Trump says Cohen grilling may have contributed to summit 'walk'

US-POLITICS-CONSERVATIVES-CPAC US President Donlad Trump | AFP

Even as President Trumps' former lawyer, Michael Cohen readies himself for more talks about Russia's interference, the president said that the congressional questioning last week of his former lawyer may have contributed to the failure of his summit with North Korean leader Kim Jong Un. However, his national security advisor thinks that Trump's meeting at Hanoi was a success.

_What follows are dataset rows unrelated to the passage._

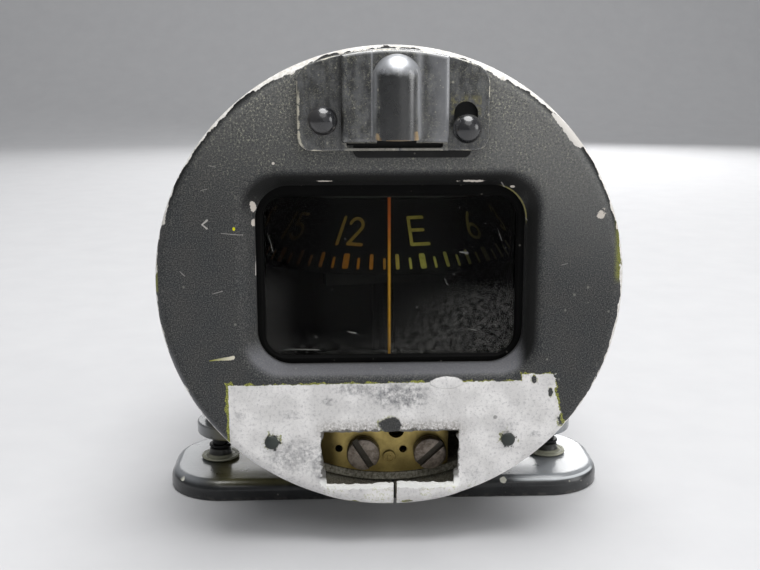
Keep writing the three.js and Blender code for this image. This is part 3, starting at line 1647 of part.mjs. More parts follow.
addPiece('card_band', makeCardBand(), cardPaint);
addPiece('card_web', makeCardWeb(), lightSheet);
addPiece('float_lower', makeFloatLower(), lightSheet);
addPiece('float_upper', makeFloatUpper(), lightSheet);
addPiece('pivot_needle', makePivotNeedle(), steel);
addPiece('magnet_carrier', makeMagnetCarrier(), brass);
addPiece('card_magnet_left', makeCardMagnet(-1), steel);
addPiece('card_magnet_right', makeCardMagnet(1), steel);
addPiece('jewel_post', makeJewelPost(), brass);
addPiece('jewel_cup', makeJewelCup(), brass);
addPiece('jewel_stone', makeJewelStone(), jewel);
addPiece('jewel_spring', makeJewelSpring(), steel);

addPiece('compensator_front_plate', makeCompensatorFrontPlate(), brass);
addPiece('compensator_rear_plate', makeCompensatorPlate(compRearFront, compRearBack, shaftRadius), brass);
addPiece('compensator_pillar_lower', makePillar(lowerPillarX, lowerPillarDrop), brass);
addPiece('compensator_pillar_upper', makePillar(upperPillarX, upperPillarDrop), brass);
addPiece('ns_adjusting_shaft', makeAdjustingShaft(nsX, nsSlotAngle), brass);
addPiece('ew_adjusting_shaft', makeAdjustingShaft(ewX, ewSlotAngle), brass);
addPiece('ns_counter_shaft', makeCounterShaft(nsX), brass);
addPiece('ew_counter_shaft', makeCounterShaft(ewX), brass);
addPiece('ns_magnet', makeCompensatorMagnet(nsX, down(shaftDrop), compMagnetFront), steel);
addPiece('ew_magnet', makeCompensatorMagnet(ewX, down(shaftDrop), compMagnetFront), steel);
addPiece('ns_counter_magnet', makeCompensatorMagnet(nsX, down(counterDrop), counterMagnetFront), steel);
addPiece('ew_counter_magnet', makeCompensatorMagnet(ewX, down(counterDrop), counterMagnetFront), steel);

addPiece('stud_left', makeStud(studLeftX, studLeftZ), hoodPaint);
addPiece('stud_right', makeStud(studRightX, studRightZ), hoodPaint);
addPiece('lamp_plate', makeLampPlate(), hoodPaint);
addPiece('lamp_hood', makeLampHood(), hoodPaint);
addPiece('lamp_bulb', makeLampBulb(), clearGlass);
addPiece('lamp_socket', makeLampSocket(), brass);

addPiece('rear_gasket', makeRearGasket(), rubber);
addPiece('diaphragm', makeDiaphragm(), bright);
addPiece('rear_cover', makeRearCover(), castMetal);
rearScrewPlaces().forEach((place, i) => {
  addPiece(`rear_cover_screw_${i + 1}`, makeRearScrew(place), steel);
});
addPiece('filler_washer', makeFillerWasher(), rubber);
addPiece('filler_plug', makeFillerPlug(), brass);

addPiece('mounting_plate', makeMountingPlate(), footPaint);
addPiece('mounting_plate_screw_left', makePlateScrew(-plateScrewX), steel);
addPiece('mounting_plate_screw_right', makePlateScrew(plateScrewX), steel);
addPiece('shock_grommet_left', makeShockGrommet(-mountX), rubber);
addPiece('shock_grommet_right', makeShockGrommet(mountX), rubber);
addPiece('shock_mount_screw_left', makeMountScrew(-mountX), steel);
addPiece('shock_mount_screw_right', makeMountScrew(mountX), steel);
addPiece('base', makeBase(), footPaint);

export default assembly;
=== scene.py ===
import math
import random

import bmesh
import bpy
from mathutils import Matrix, Vector


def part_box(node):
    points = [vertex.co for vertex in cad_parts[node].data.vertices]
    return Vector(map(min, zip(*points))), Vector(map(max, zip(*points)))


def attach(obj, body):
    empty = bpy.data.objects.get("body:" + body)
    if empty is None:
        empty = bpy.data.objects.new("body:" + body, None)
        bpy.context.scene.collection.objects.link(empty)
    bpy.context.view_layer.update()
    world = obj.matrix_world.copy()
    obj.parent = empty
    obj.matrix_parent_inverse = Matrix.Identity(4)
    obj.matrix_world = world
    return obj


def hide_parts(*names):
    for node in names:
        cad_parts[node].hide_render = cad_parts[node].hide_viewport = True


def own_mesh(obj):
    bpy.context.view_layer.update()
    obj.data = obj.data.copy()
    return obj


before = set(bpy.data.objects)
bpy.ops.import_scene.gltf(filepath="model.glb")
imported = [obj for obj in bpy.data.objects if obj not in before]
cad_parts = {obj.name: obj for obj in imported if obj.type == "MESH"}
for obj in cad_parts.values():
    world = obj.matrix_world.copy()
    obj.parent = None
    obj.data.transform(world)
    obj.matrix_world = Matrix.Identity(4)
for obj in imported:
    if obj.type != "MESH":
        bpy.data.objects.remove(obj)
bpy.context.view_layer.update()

# Everything is drawn in millimetres in the face frame: x right, y back from the
# cover's front face, z up from its centre. IN_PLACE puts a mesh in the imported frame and
# IN_FACE takes one back.
low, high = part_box("front_cover")
FACE = Vector(((low.x + high.x) / 2, low.y, (low.z + high.z) / 2))
IN_PLACE = Matrix.Translation(FACE) @ Matrix.Scale(0.001, 4)
IN_FACE = IN_PLACE.inverted()


# ---------------------------------------------------------------- sizes in mm
COVER_RADIUS = 43.0
COVER_SHEET = 1.2
COVER_DEPTH = 11.5
COVER_ROUND = 2.3
WINDOW = dict(half_x=24.8, half_z=16.85, z=1.25, corner=6.4)
BEVEL = dict(side=3.6, top=3.9, bottom=2.4, corner=7.0, depth=3.0, power=1.7)
STUDS = ((-12.1, 30.1), (13.0, 28.7))
RIVETS = ((-22.4, -29.7), (22.0, -29.7))
RIVET_HOLE = 1.1
WINDOW_Z = 0.8
FRAME_SCREWS = [(side * 27.6, WINDOW_Z + up * 19.1) for up in (1, -1) for side in (-1, 1)]
HOOD_RIM = 42.3
LAMP_X = 0.75
CARD_Y = 44.9
FOOT_Y = 37.0
BARREL_Z = 2.0
CASE_FRONT = 10.8
CASE_BACK = 81.5
REAR_SCREW_RADIUS = 24.5
REAR_SCREW_HOLE = 1.4
REAR_SCREWS = [
    (a * REAR_SCREW_RADIUS * math.sqrt(0.5), BARREL_Z + b * REAR_SCREW_RADIUS * math.sqrt(0.5))
    for a, b in ((-1, 1), (1, 1), (-1, -1), (1, -1))
]
FILLER_Y = 66
MOUNT_X = 36.4
PLATE_SCREW_X = 9
BASE_TOP = -46.3
BASE_BOTTOM = -50.5


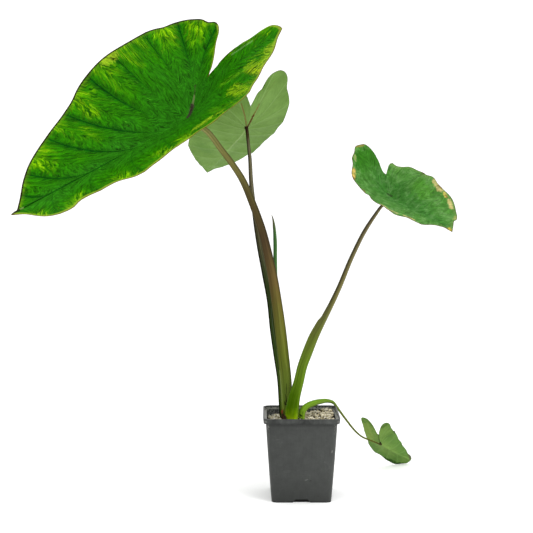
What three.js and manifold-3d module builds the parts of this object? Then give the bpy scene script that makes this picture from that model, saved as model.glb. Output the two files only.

A high-stakes second summit to strike a disarmament deal with Kim broke up in disarray in Vietnam Thursday, with Trump saying: "Sometimes you have to walk and this was just one of those times." Michael Cohen, Trump's former lawyer testified before the House Oversight Committee and called him a racist, conman and a cheat as Trump as meeting Kim Jong Un for a summit in Hanoi, Vietnam. Trump later complained of the hearing coinciding with the summit and called it a fake. Trump said the hearing may have contributed to the "walk".

"For the Democrats to interview in open hearings a convicted liar & fraudster, at the same time as the very important Nuclear Summit with North Korea, is perhaps a new low in American politics and may have contributed to the 'walk'," he tweeted.

"Never done when a president is overseas. Shame!" Still, US National Security Advisor John Bolton said that the summit should be seen as "a success, defined as the president protecting and advancing American national interests."

The summit's collapse followed the leaders' historic meeting in Singapore that produced only a vague commitment from Kim to work "toward complete denuclearization of the Korean peninsula."

According to senior US officials, North Koreans had demanded the lifting of all UN Security Council economic sanctions imposed on Pyongyang in the week leading up to the Hanoi summit. Pyongyang however, was offering only to close only part of the Yongbyon complex, a sprawling site covering multiple facilities — and the North is believed to have other uranium enrichment plants.

North Korean Foreign Minister Ri Yong Ho, disputed the US account, saying Pyongyang offered to dismantle all "nuclear production facilities in the Yongbyon area" in exchange for partial sanctions relief.

Democrats and House Intelligence Committee chairman Adam Schiff, described the Hanoi meeting as a "spectacular failure."

Much of the criticism of the summit was sparked by Trump's remarks on the case of an American student tortured and left in a coma in North Korea.

Trump said he believed Kim's claim that he did not know what happened to Otto Warmbier, who died at age 22 days after being sent back to the United States in 2017.

Bolton said Trump had been clear that Warmbier's death was "barbaric and unacceptable," although Schiff countered that the president's "obsequious comments" had compounded the summit's failure.

Bolton was touring the Sunday political shows the morning after the US and South Korea announced an end to key annual large-scale military exercises.

The manoeuvrers have been a perennial target of North Korean fury — condemned by Pyongyang as provocative rehearsals for war.

Opponents of scrapping the drills warn that it could affect the combat readiness of US and South.